It turns out that Skaði had other plans for us. Soon after getting back in the car and laughing about how our gluttony could not possibly bring about any adverse climatic consequences, traffic began to slow and a light snow began to fall. More and more cars for some reason began turning into the ditch and the dividers. This did not change for some time. What did change was the intensity of the snow. Plows and salt seemed to be less of a concern for the State of Michigan than they were for us.
After Culver's, I would guess that our top speed was about 56 mph, and that was only for a brief period of time. It was mainly in the 35-45 range.

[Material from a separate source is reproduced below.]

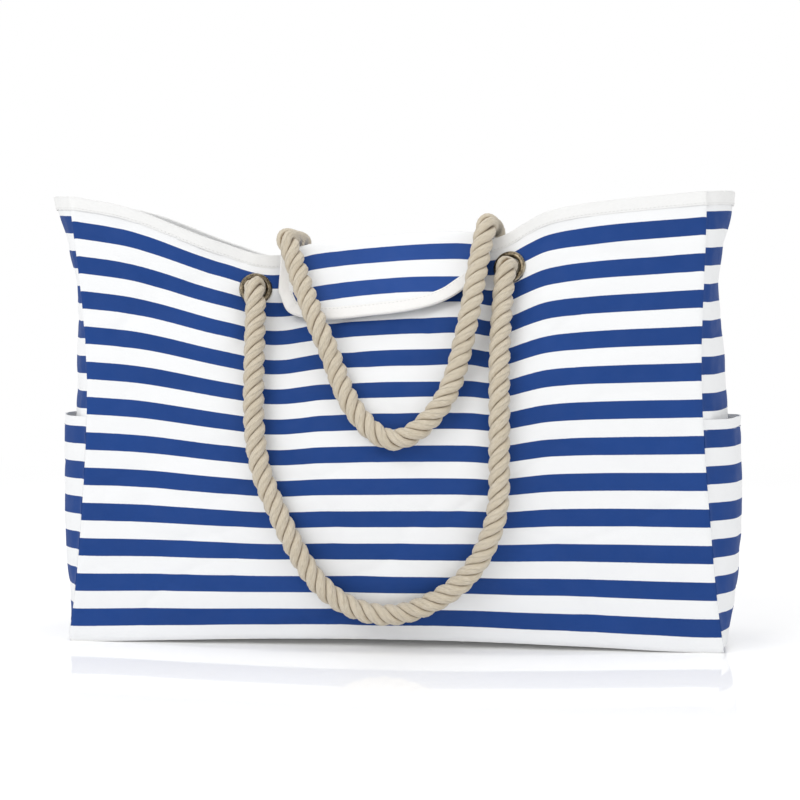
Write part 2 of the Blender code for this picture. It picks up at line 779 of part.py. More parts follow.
def build_bag():
    """Builds every piece of the bag."""
    stripes = new_material("striped_canvas", (0.44, 0.50, 0.64), 0.75)
    white = new_material("white_canvas", (0.86, 0.86, 0.85), 0.8)
    tape = new_material("binding_tape", (0.76, 0.76, 0.75), 0.8)
    rope = new_material("cotton_rope", (0.62, 0.54, 0.42), 0.9)
    metal = new_material("antique_metal", (0.16, 0.13, 0.09), 0.35, 1.0)
    build_base(white)
    build_panel("front_panel", -1, stripes)
    build_panel("back_panel", 1, stripes)
    for label, side in (("left", -1), ("right", 1)):
        build_gusset(f"{label}_gusset", side, stripes)
        build_pocket(f"{label}_pocket", side, stripes)
    add_tape("rim_tape", rim_stations(), True, TAPE_WIDTH, tape)
    for wall, face in (("front", -1), ("back", 1)):
        for label, (centre, normal) in zip(("left", "right"), eyelet_planes(face)):
            build_eyelet(f"{wall}_{label}", centre, normal, metal)
            build_knot(f"{wall}_{label}", centre, normal, rope)
    build_front_handle(rope)
    build_back_handle(rope)
    build_flap(stripes, tape, metal)


clear_scene()
BAG = new_collection("beach_bag")
CUTTERS = new_collection("cutters")
build_bag()
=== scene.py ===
"""Looks of the striped canvas beach bag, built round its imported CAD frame.

Lengths are in metres in the frame of the CAD: +X right seen from the front, +Y from the front
panel to the back panel, +Z up.  Shapes are read off the CAD nodes, so each piece sits in its place.
A station is an (edge point, inward way, outward way) triple along the edge of some cloth.
"""

import json
import math

import bmesh
import bpy
import numpy as np
from mathutils import Matrix, Vector, noise


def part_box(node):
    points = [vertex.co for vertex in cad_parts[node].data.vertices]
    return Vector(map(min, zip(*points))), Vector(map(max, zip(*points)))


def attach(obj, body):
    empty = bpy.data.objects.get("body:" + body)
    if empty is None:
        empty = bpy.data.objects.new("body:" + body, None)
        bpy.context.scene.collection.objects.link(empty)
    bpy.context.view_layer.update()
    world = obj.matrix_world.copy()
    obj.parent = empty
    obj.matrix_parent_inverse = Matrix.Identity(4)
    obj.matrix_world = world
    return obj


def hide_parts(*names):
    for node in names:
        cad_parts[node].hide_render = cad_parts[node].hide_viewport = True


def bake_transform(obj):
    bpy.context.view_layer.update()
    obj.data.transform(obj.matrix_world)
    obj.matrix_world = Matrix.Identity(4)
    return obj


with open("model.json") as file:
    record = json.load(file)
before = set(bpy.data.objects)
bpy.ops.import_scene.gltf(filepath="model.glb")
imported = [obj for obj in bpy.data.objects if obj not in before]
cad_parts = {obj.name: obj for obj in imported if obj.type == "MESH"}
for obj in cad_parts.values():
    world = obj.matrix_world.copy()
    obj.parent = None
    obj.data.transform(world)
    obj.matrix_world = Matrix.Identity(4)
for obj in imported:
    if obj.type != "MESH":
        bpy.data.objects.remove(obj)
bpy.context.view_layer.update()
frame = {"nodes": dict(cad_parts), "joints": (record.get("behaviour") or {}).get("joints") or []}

TURN = 2 * math.pi
LABELS = ("left", "right")
FACES = {-1: "front", 1: "back"}

# Cloth
CLOTH = 0.0011
CLOTH_STEP = 0.0034
SEAM_PULL = 0.0022
SEAM_CURL = 0.0016
SEAM_CURL_REACH = 0.0045
WALL_HEIGHT = 0.384
FLOOR_GAP = 0.0008
BOTTOM_ARCH = {-1: 0.0065, 1: 0.0035}
ARCH_HALF = 0.262
PANEL_SEED = {-1: 11.3, 1: 47.9}
HOLE_R = 0.0118
EYELET_CALM = 0.017

# Stripes, measured up the cloth
STRIPE_PITCH = 0.03047
STRIPE_BLUE = 0.0152
STRIPE_FIRST = 0.0205
GUSSET_STRIPE_SHIFT = 0.0050
RIM_FOLLOW = 1.65

# Pockets and base
POCKET_GAP = 0.0013
POCKET_HEM = 0.009
BASE_STEP = 0.006
BASE_LIFT_REACH = 0.045

# Rope
ROPE_R = 0.0090
ROPE_LAY = 0.037
STRANDS = 3
STRAND_OFFSET = 0.0050
STRAND_R = 0.0042
STRAND_FLAT = 1.02
YARN_LAY = 0.026
ROPE_AROUND = 36
ROPE_STEP = 0.0022
ROPE_PIVOT_OUT = 0.0128
ROPE_MOUTH = 0.0045
ROPE_CORNER = 0.0115
ROPE_REST = 0.0036
ROPE_PERCH = {"left": (-0.0035, 0.0, 0.0035), "right": (0.0014, 0.0, 0.0018)}
NECK_DEPTHS = (-0.0100, -0.0060, -0.0020, 0.0030)
KNOT_DEPTH = 0.0195
KNOT_SIZE = 0.0040
KNOT_RISE = 0.0062

# Binding
TAPE_WIDTH = 0.011
FLAP_TAPE_WIDTH = 0.010
TAPE_THICKNESS = 0.0009
TAPE_CLEARANCE = 0.0002
TAPE_TOP = CLOTH / 2 + TAPE_CLEARANCE + TAPE_THICKNESS
STITCH_PITCH = 0.0034
STITCH_LENGTH = 0.0024
STITCH_R = 0.00032
STITCH_IN = 0.0018
STITCH_AROUND = 6
STITCH_RINGS = (-0.5, -0.42, -0.25, 0.0, 0.25, 0.42, 0.5)

# Flap
FLAP_STRIPE_FIRST = -0.0190
FLAP_STRIPE_PITCH = 0.0318
FLAP_REST = 0.0018
FLAP_COLUMNS = 73
FLAP_ROWS = (26, 44)
FLAP_OUTWARD = ((0, 1, 1), (0, -1, 1))
FLAP_TAPE_START = 9
FOLD_R = 0.0050

# Metal
ROLL_R = 0.0021
EYELET_CROWN = 0.0022
EYELET_TUBE = 0.0016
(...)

I would estimate that we saw somewhere between 30 and 40 cars and trucks in the ditches or medians on the remainder of the drive. At one point, we came upon a freshly crashed Jeep Cherokee on its side in the ditch, so we stopped to see if everyone was okay. I got out of The Blaab and yelled, "Is anyone hurt?" I took their silence to mean "no," so I headed back to The Blaab because it was pretty fucking cold. Plus, the snow was coming down pretty hard and moisture can be murder on leather seats.
Included in those 30-40 cars and trucks in ditches and medians, we had the pleasure of actually witnessing several cars in front of us go the way of the Jeep (without the flipping or the blood). It's always fun to see cars cautiously going 40 miles per hour and not attempting to change lanes slide off the road for no reason other than they didn't eat at Culver's.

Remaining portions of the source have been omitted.